移行というガテン・・・一夜あけて

幸いなことに、移行はうまくいったようだ。
本当に「うまくいった」を言えるのは、今月末の締め処理が終わったときだが、
データがきちんと入った、ということ自体、まずは成功と言えるだろう。


私のキャリアは、システム会社の開発者として始まった。
その当時、私から見た「コンサルタント」というのは、
・口だけ出す
・早く帰る
・丸投げする
・給料が高い
という、非常に魅力的な職業であった。
たとえば、移行の時には、自分で手は動かさず、的確な指示を出すわけでもなく、
単に開発者主体の「移行担当」に丸投げし、自分は家で寝ている、
というのが、「コンサルタント」という人々だった。
私は、そういう「おいしい仕事」をしたくて、転職を繰り返し、「コンサルタント」という肩書きを手に入れた、と言ってもいい。


しかし、その意味では、現在「コンサルタント」という肩書きがついた今、
当初の目的は、まったく達成されていないことに気がつく。
相変わらず、移行のときには、データ投入に付き合い、想定外のデータが発生すれば、その調査をしている。


しかし、それは必然である。


たとえば、移行のときに、「レガシーシステムのことはわからないから」という理由で、
そこのデータ抽出は、クライアント会社の情報システム部の人の仕事、
という「役割分担」を作ってしまうと、R/3のことを知らない人が作るデータを、受け身で受け取るだけになる。
すると、データだけを見てしまう。
そうすると、応用も汎用性もなにもなく、理屈に合わない「移行パターン」が増殖するわけだ。

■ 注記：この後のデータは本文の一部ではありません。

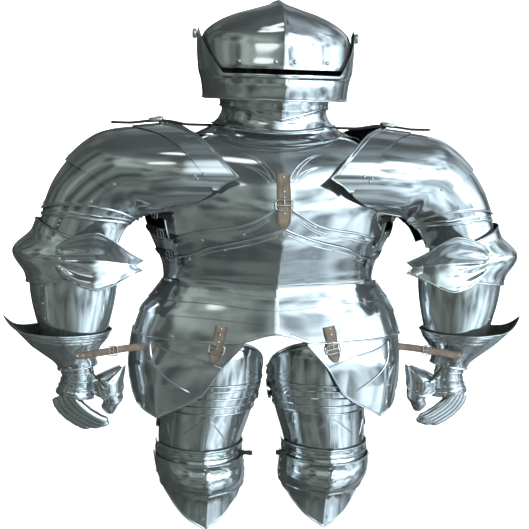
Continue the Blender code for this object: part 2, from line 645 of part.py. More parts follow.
def arms(steel, pauldron_lames):
    """The upper arm, the elbow with its wing, the forearm and the flared cuff of the gauntlet."""
    form, elbow, flare = Form(ARM, 18.0), Form(COUTER, 18.0), Form(CUFF, 18.0)
    under_lame = [(-54, 0.330), (-36, 0.345), (0, 0.384), (90, 0.440), (180, 0.384), (216, 0.345), (234, 0.330)]
    hem = [(-54, 0.490), (0, 0.510), (90, 0.510), (180, 0.510), (234, 0.490)]
    elbow_top = [(-20, 0.500), (90, 0.478), (200, 0.500)]
    elbow_hem = [(-20, 0.590), (90, 0.610), (200, 0.590)]
    cuffs = []
    for side, mirrored in (("left", False), ("right", True)):
        rerebrace = plate(
            f"rerebrace_{side}", form, [-54, 234], under_lame, hem, steel, lift=-LAYER - LAME_RISE,
            lames=(0, 0.4, 1), mirrored=mirrored,
        )
        couter = plate(
            f"couter_{side}", elbow, [-20, 90, 200], elbow_top, elbow_hem, steel, rows=4, mirrored=mirrored
        )
        wing(f"couter_wing_{side}", steel, mirrored)
        vambrace = plate(
            f"vambrace_{side}", form, [-90, 270], 0.572, 0.738, steel, rows=2, ring=True, mirrored=mirrored
        )
        cuff = plate(f"cuff_{side}", flare, [-90, 270], 0.0, 0.110, steel, rows=3, ring=True, mirrored=mirrored)
        riveted(pauldron_lames[mirrored], rerebrace, form, [(90, 0.447)], mirrored)
        riveted(couter, rerebrace, elbow, [(90, 0.490)], mirrored)
        riveted(couter, vambrace, elbow, [(90, 0.600)], mirrored)
        riveted(cuff, vambrace, flare, [(-90, 0.018)], mirrored)
        cuffs.append(cuff)
    return cuffs


def finger_sheet(name, steel, mirrored):
    """The four fingers as one scalloped plate that curls from the knuckles towards the palm."""
    knuckles = np.array([0.4923, -0.010, -0.643])
    across = np.array([0.028, 0.064, -0.018])
    inward = np.array([-1.0, 0.0, 0.0])
    down = np.array([0.0, 0.0, -1.0])
    fingers, bulge = 4, 0.006
    # how far inward, how far down
    path = [(0.000, 0.000), (0.002, 0.020), (0.014, 0.040), (0.036, 0.057), (0.062, 0.067), (0.088, 0.068)]
    steps = fingers * 3
    flat = np.array([
        [knuckles + across * (k / steps - 0.5) + inward * a + down * b for k in range(steps + 1)]
        for a, b in path
    ])
    normal = np.cross(np.gradient(flat, axis=1), np.gradient(flat, axis=0))
    normal /= np.linalg.norm(normal, axis=-1, keepdims=True)
    if normal[0, 0, 0] < 0:
        normal = -normal
    scallop = np.array([abs(math.sin(math.pi * fingers * k / steps)) ** 0.7 for k in range(steps + 1)])
    outer = flat + normal * bulge * scallop[None, :, None]
    wall_of(name, outer, outer - normal * STEEL, False, steel, mirrored)


def hands(steel, leather, cuffs):
    """The gauntlets' hands: a plate over the back, the fingers and the thumb, and the wrist strap."""
    form, thumb = Form(HAND, 20.0), Form(THUMB, 22.0)
    for name, mirrored in sides("hand"):
        back = plate(name, form, [-70, 150], 0.0, 0.080, steel, lames=(0, 0.35, 0.7, 1), mirrored=mirrored)
        riveted(cuffs[mirrored], back, Form(CUFF, 18.0), [(54, 0.1045)], mirrored)
    for name, mirrored in sides("fingers"):
        finger_sheet(name, steel, mirrored)
    for name, mirrored in sides("thumb"):
        plate(name, thumb, [-110, 100], -0.568, -0.684, steel, rows=4, mirrored=mirrored)
    for name, mirrored in sides("wrist_strap"):
        line = [
            (0.458, -0.0929, -0.530), (0.430, -0.0986, -0.527), (0.386, -0.1030, -0.518), (0.345, -0.096, -0.512),
            (0.300, -0.090, -0.508),
        ]
        across = [(0.1, 0.0, 1.0)] * len(line)
        ribbon(name, line, across, 0.016, LEATHER, leather, mirrored)


def legs(steel):
    """Each leg: the cuisse in three parts, the lames over the knee, the poleyn and its pointed lame."""
    form = Form(LEG, 18.0)
    top = [(-108, -0.586), (-90, -0.582), (-72, -0.546), (-54, -0.522), (-36, -0.506), (0, -0.492), (108, -0.500)]
    knee_z, knee_reach, knee_rise = -0.832, 0.042, 0.016

    def knee_cap(turn, at):
        """The dome of the poleyn, fullest in front at mid height."""
        height = np.clip(1 - ((at - knee_z) / knee_reach) ** 2, 0, 1)
        return knee_rise * height * np.clip(np.cos(np.radians(turn)), 0, 1)

    cover_hem = [(-99, -0.874), (0, -0.866), (99, -0.874)]
    shin_hem = [(-99, -0.884), (-72, -0.893), (-54, -0.918), (-36, -0.944), (-18, -0.961), (0, -0.967)]
    shin_hem += [(-turn, z) for turn, z in reversed(shin_hem[:-1])]
    pieces = [
        # name, edge turn, top, hem, rows or lames, lift, relief, height of its upper rivets
        ("cuisse_top", 108, top, -0.604, 3, LAYER, None, None),
        ("cuisse_lames", 108, -0.592, -0.676, (0, 0.33, 0.67, 1), -LAME_RISE, None, -0.598),
        ("cuisse", 108, -0.664, -0.782, 3, -LAYER - LAME_RISE, None, -0.670),
        ("knee_lames", 99, -0.768, -0.812, (0, 0.5, 1), 0.0, None, -0.775),
        ("poleyn", 99, -0.797, cover_hem, 5, LAYER + LAME_RISE, knee_cap, -0.8045),
        ("greave_lame", 99, -0.858, shin_hem, 3, 0.0, None, -0.866),
    ]
    for side, mirrored in (("left", False), ("right", True)):
        above = None
        for name, edge, high, low, rows, lift, relief, rivet in pieces:
            lames = rows if isinstance(rows, tuple) else (0, 1)
            piece = plate(
                f"{name}_{side}", form, [-edge, edge], high, low, steel, rows=rows, lift=lift, lames=lames,
                mirrored=mirrored, relief=relief,
            )
            if above:
                over, under = (piece, above) if lift > last_lift else (above, piece)
                riveted(over, under, form, [(-72, rivet), (72, rivet)], mirrored)
            above, last_lift = piece, lift


def chest_strap(leather):
    """The buckled strap that joins the plackart's point to the breastplate."""
    form = Form(TRUNK, 10.0)
    lift = 2 * LAYER + 3 * SEAT + LEATHER
    plate("chest_strap", form, [-3.2, 0, 3.2], -0.098, -0.214, leather, rows=5, lift=lift, wall=LEATHER)


def main():
    for thing in list(bpy.data.objects):
        bpy.data.objects.remove(thing)
    steel = material_of("steel", (0.62, 0.66, 0.68), 0.22, 1.0)
    leather = material_of("leather", (0.42, 0.30, 0.22), 0.65, 0.0)
    helmet(steel)
    neck(steel)
    plackart, backplate = cuirass(steel)
    chest_strap(leather)
    lowest_lame = fauld(steel, plackart, backplate)
    tassets(steel, leather, lowest_lame)
    pauldron_lames = shoulders(steel, leather)
    cuffs = arms(steel, pauldron_lames)
    hands(steel, leather, cuffs)
    legs(steel)


main()
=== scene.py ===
"""The looks of a knight's field armour: polished plates with turned edges, flutes, rivets and straps.

Every plate is laid on a form, which is a stack of cross-sections of the trunk, head, an arm or a leg.
A place on a form is given by its turn round the section in degrees, 0 at the front and 90 on the outer
side, and by how far it lies along the form. Sizes are in metres.
"""

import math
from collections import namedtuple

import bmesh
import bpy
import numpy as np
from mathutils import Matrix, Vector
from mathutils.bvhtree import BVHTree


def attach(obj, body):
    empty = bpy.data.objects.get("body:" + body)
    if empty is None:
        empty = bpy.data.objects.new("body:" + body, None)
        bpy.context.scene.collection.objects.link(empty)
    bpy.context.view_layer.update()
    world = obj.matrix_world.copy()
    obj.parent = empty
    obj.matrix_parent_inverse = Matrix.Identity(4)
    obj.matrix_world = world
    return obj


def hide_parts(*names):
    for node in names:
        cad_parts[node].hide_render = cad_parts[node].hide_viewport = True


bl_info = {
    "name": "Field armour",
    "version": (1, 0, 0),
    "blender": (4, 5, 0),
    "location": "3D View > Sidebar > Armour",
    "description": "Dresses the frame of a field armour with polished plates, rivets, straps and buckles",
    "category": "Object",
}

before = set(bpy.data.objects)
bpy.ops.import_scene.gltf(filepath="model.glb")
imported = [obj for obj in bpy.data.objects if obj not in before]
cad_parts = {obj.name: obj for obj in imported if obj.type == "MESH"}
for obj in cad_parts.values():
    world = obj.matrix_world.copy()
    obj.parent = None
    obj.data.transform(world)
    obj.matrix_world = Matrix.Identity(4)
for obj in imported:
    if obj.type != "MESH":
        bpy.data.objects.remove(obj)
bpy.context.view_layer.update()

# Plate, as in the frame
STEEL = 0.0015
LEATHER = 0.0030
STRAP_PLAY = 0.0006
SEAM = 0.0017
LAYER = STEEL + SEAM
SEAT = 0.0003
LAME_RISE = 0.0022
PIVOT_Z = 0.213
SIGHT_TOP = 0.137
SIGHT_BOTTOM = 0.125
HELMET_RIM = 0.066

# Turned edges
DENSITY = 0.84
ROLL_WIDTH = 0.0046
ROLL_HEIGHT = 0.0024
ROLL_SHARE = 0.24
ROLL_STOPS = np.array([0.0, 0.06, 0.25, 0.5, 0.75, 0.94, 1.15])
RIM_ROUNDING = 0.0003
# How deep a hollow must be for the full painted shade, and how many times the relief is blurred to find
# hollows
RECESS_DEPTH = 0.00035
RECESS_BLUR = 6
KEEL_WIDTH = 16.0
BAND_POWER = 1.3

# How many steps measure a plate's edges and columns, and how many go round a turned piece
EDGE_STEPS = 721
COLUMN_STEPS = 121
SPIN_STEPS = 32

# Flutes: across and up from the plate, as shares of half the width and of the height
FLUTE_PROFILE = [
    (-1.0, -0.25), (-0.72, 0.05), (-0.42, 0.62), (0.0, 1.0), (0.42, 0.62), (0.72, 0.05), (1.0, -0.25),
]

# How far a line into the armour looks for a plate, and how deep a rivet's foot lies in it
REACH = 0.04
RIVET_SUNK = 0.0003

# What a piece is made of, in the frame's words
BODY_SLOT, HELMET_SLOT, LIMB_SLOT = "polished_steel_body", "polished_steel_helmet", "polished_steel_limbs"
SIDES = (("left", False), ("right", True))

# Steel seen edge on, and the studio that it mirrors at the viewer's left and right
EDGE_TINT = (0.34, 0.35, 0.35, 1)
DARK_SIDE = (0.175, 0.20, 0.172, 1)
BRIGHT_SIDE = (1.45, 1.72, 1.86, 1)

# The backdrop: how wide and far forward the floor reaches, and the bend from the floor up to its top edge
FLOOR_REACH = 60.0
BEND_START = 5.6
BEND_RADIUS = 1.4
BACKDROP_HEIGHT = 6.5

# The camera, in pixels of the photograph and in metres
PICTURE_SIDE = 529.0
FOCAL_LENGTH = 1262.5
ARMOUR_MIDDLE = 269.0
CAMERA_HEIGHT = 0.134
SENSOR_WIDTH = 36.0

Section = namedtuple("Section", "at x y z tilt half front back peak square taper")
Band = namedtuple("Band", "distance height width")


def level(z, half, front, back, y=0.0, peak=2.0, square=2.0, x=0.0):
    """A level cross-section of an upright form, whose place along the form is its height."""
    return Section(z, x, y, z, 0.0, half, front, back, peak, square, 0.0)


def slice_of_arm(at, x, y, z, tilt, half, front, back, taper=0.0, square=2.0):
    """A cross-section of the arm, tilted in the front view: 90 degrees stands upright on the shoulder."""
    return Section(at, x, y, z, tilt, half, front, back, 2.0, square, taper)


HELMET = [
    #      height   half   front   back
    level(0.0600, 0.167, 0.150, 0.232, square=2.2),
    level(0.0670, 0.165, 0.150, 0.218, square=2.2),
    level(0.0800, 0.163, 0.150, 0.200, square=2.2),
    level(0.1000, 0.164, 0.150, 0.184, square=2.2),
    level(SIGHT_TOP, 0.173, 0.150, 0.172, peak=1.9, square=2.2),
    level(0.1600, 0.177, 0.146, 0.168, peak=1.8, square=2.1),
    level(0.1900, 0.178, 0.140, 0.162, peak=1.7),
    level(PIVOT_Z, 0.172, 0.132, 0.154, peak=1.65),
    level(0.2280, 0.160, 0.124, 0.146, peak=1.6),
    level(0.2460, 0.134, 0.110, 0.132, peak=1.6),
    level(0.2620, 0.098, 0.092, 0.114, peak=1.6),
    level(0.2720, 0.055, 0.076, 0.098, peak=1.6),
    level(0.2810, 0.016, 0.054, 0.076, peak=1.6),
    level(0.2890, 0.000, 0.026, 0.046, peak=1.6),
]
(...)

本来データパターンとは業務パターンであり、このデータが、なんの業務で発生しているのか、
ということを把握し、To-Beの業務フローと突合せながら、どうするのかを考えるのがスジである。
ならば、この役割に最も適しているのは誰か?
業務を定義している「コンサルタント」である。
この認識なく、「コンサルタント」をしている人が非常に多いと感じる。
そして、その領域に踏み込もうとせず、単にぶつぶつ言っている移行担当、開発者も、同様に非常に多い。
これでは、スケジュールどおりのプロジェクト完結なんて、できるわけがない。


「役割分担」の災厄である。


「全員が役割分担に従って、仕事をきちんとすれば、プロジェクトはうまくいく」というのが、なぜ幻想なのか、は、また別の日に書くことにしよう。